Return type: Tuple[torch.Tensor, int]
############### Examples
>>> input_tensor = torch.randn(2, 4, 320) # (batch, num_mic, length)
>>> padded_input, padding_rest = pad_input(input_tensor, window=64)
>>> print(padded_input.shape) # Output shape may vary based on input
>>> print(padding_rest) # Number of samples added as padding
######## NOTE The padding is performed using zero values, which may impact signal processing tasks if not handled appropriately downstream.
seg_signal_context(x, window, context)
Segmenting the signal into chunks with specific context.
This method segments the input signal x into overlapping chunks of a specified window size, while also incorporating additional context frames before and after each chunk. The context allows for better handling of signal dependencies in subsequent processing steps.
- Parameters:
- x (torch.Tensor) – Input signal of shape (B, ch, T), where B is the batch size, ch is the number of channels, and T is the length of the signal.
- window (int) – The size of each segment/chunk.
- context (int) – The number of context frames to include before and after each chunk.
- Returns: A tuple containing: : - center_frame (torch.Tensor): The center frames of the chunks of shape (B, ch, L, window), where L is the number of chunks.
- chunks (torch.Tensor): The complete set of chunks of shape (B, ch, L, 2 * context + window), including the context frames.
- rest (int): The number of remaining samples after chunking.
- Return type: tuple
############### Examples
>>> x = torch.rand(2, 4, 320) # Batch of 2, 4 channels, 320 samples
>>> window = 16
>>> context = 4
>>> center_frame, chunks, rest = seg_signal_context(x, window, context)
>>> center_frame.shape
torch.Size([2, 4, 21, 16]) # 21 chunks of 16 samples each
######## NOTE The input signal is padded to ensure that it can be segmented correctly based on the specified window size and context.
seq_cos_sim(ref, target)
Computes the cosine similarity between the reference microphones and the
target microphones.
This function takes two input tensors representing signals from different microphones and calculates the cosine similarity across their segments.

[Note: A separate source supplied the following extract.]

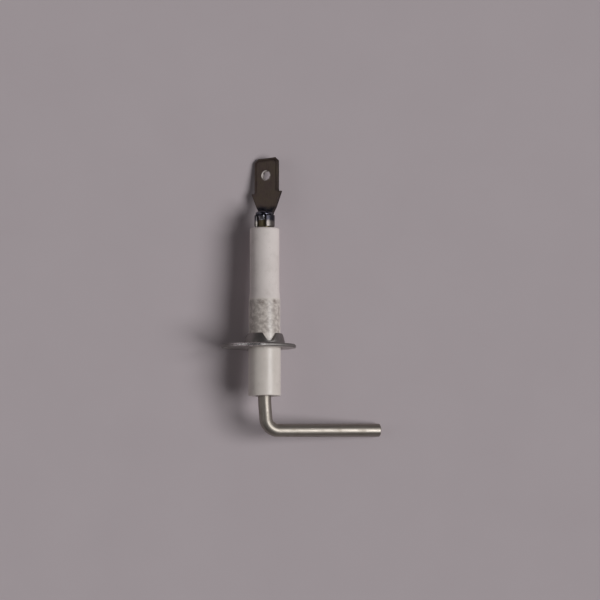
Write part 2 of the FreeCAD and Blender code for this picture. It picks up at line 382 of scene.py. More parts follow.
def printed_rows(s):
    """How much ink is left on one side of the tube: soft worn rows over a smudged band, no letters."""
    turn = s.math("ARCTAN2", s.y, s.x)
    facing = s.math("COSINE", s.math("SUBTRACT", turn, math.radians(PRINT_FACING)))
    ink = 0.0
    for n, (height, half, dark) in enumerate(PRINT_ROWS):
        off = s.math("ABSOLUTE", s.math("SUBTRACT", s.z, height))
        row = s.rise(off, half, half * 0.3)
        along = s.add("CombineXYZ", {0: turn, 1: float(n), 2: 0.0}).outputs[0]
        blocks = s.rise(s.noise(1.3 + 0.7 * n, 1.0, along), 0.34, 0.56)
        ink = s.math("ADD", ink, s.product(row, blocks, dark))
    wear = s.rise(s.noise(1.2, 2.0), 0.22, 0.66)
    top_row = PRINT_ROWS[0][0]
    band = s.product(s.rise(s.z, top_row + 0.6, top_row + 0.2), s.rise(s.z, 3.0, 3.5))
    smudge = s.product(s.rise(s.noise(1.15, 2.0), 0.34, 0.66, 0.12, 0.58), band)
    inked = s.math("MAXIMUM", s.product(ink, wear), smudge)
    return s.product(inked, s.rise(facing, 0.05, 0.45))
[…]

It ensures that the input tensors have compatible dimensions for the calculation.
- Parameters:
- ref (torch.Tensor) – A tensor of shape (nmic1, L, seg1) representing the reference microphone signals.
- target (torch.Tensor) – A tensor of shape (nmic2, L, seg2) representing the target microphone signals.
- Returns: A tensor of shape (larger_ch, L, seg1-seg2+1) containing : the cosine similarity values between the reference and target microphones.
- Return type: torch.Tensor
- Raises:AssertionError – If the lengths of the reference and target tensors do not match or if the reference tensor has fewer segments than the target tensor.
############### Examples
>>> ref = torch.rand(3, 100, 50) # 3 microphones, 100 length, 50 segments
>>> target = torch.rand(2, 100, 30) # 2 microphones, 100 length, 30 segments
>>> cos_sim = seq_cos_sim(ref, target)
>>> print(cos_sim.shape) # Output: torch.Size([3, 100, 21])
######## NOTE This function uses the PyTorch library for tensor operations and requires that the input tensors be of type torch.Tensor.
signal_context(x, context)
Base module for FaSNet.
This class implements the base functionality for the FaSNet model, which is designed for low-latency adaptive beamforming for multi-microphone audio processing.
win_len
The length of the window for segmentation.
- Type: int
window
The window size in samples.
- Type: int
stride
The stride size for segmentation.
- Type: int
sr
The sample rate of the input audio.
- Type: int
context_len
The length of context to consider during processing.
- Type: int
dropout
The dropout rate.
- Type: float
enc_dim
The dimension of the encoder.
- Type: int
feature_dim
The dimension of the feature representation.
- Type: int
hidden_dim
The dimension of the hidden states.
- Type: int
segment_size
The size of segments for processing.
- Type: int
layer
The number of layers in the model.
- Type: int
num_spk
The number of speakers.
- Type: int
eps
A small constant to prevent division by zero.
Type: float
Parameters:
- enc_dim (int) – The encoder dimension.
- feature_dim (int) – The feature dimension.
- hidden_dim (int) – The hidden dimension.
- layer (int) – The number of layers.
- segment_size (int , optional) – Size of segments for processing. Defaults to 24.
- nspk (int , optional) – Number of speakers. Defaults to 2.
- win_len (int , optional) – Window length in milliseconds. Defaults to 16.
- context_len (int , optional) – Context length in milliseconds. Defaults to 16.
- dropout (float , optional) – Dropout rate. Defaults to 0.0.
- sr (int , optional) – Sample rate. Defaults to 16000.
pad_input(input, window)
Zero-padding input according to window/stride size.
seg_signal_context(x, window, context)
Segmenting the signal into chunks with specific context.
signal_context(x, context)
Signal context function that segments the signal into chunks.
seq_cos_sim(ref, target)
Computes cosine similarity between reference and target signals.
forward(input, num_mic)
Abstract forward function that processes the input.
############### Examples
Example of creating a FaSNet_base model
model = FaSNet_base(enc_dim=64, feature_dim=64, hidden_dim=128, layer=4)
Example of padding input
padded_input, rest = model.pad_input(torch.randn(2, 4, 32000), window=512)
Example of segmenting signal context
center_frame, chunks, rest = model.seg_signal_context(torch.randn(2, 4, 32000),
window=512, context=16)
Example of computing cosine similarity
cos_sim = model.seq_cos_sim(torch.randn(3, 512, 100), torch.randn(2, 512, 100))
######## NOTE The model is designed for processing audio signals and may require specific configurations based on the application.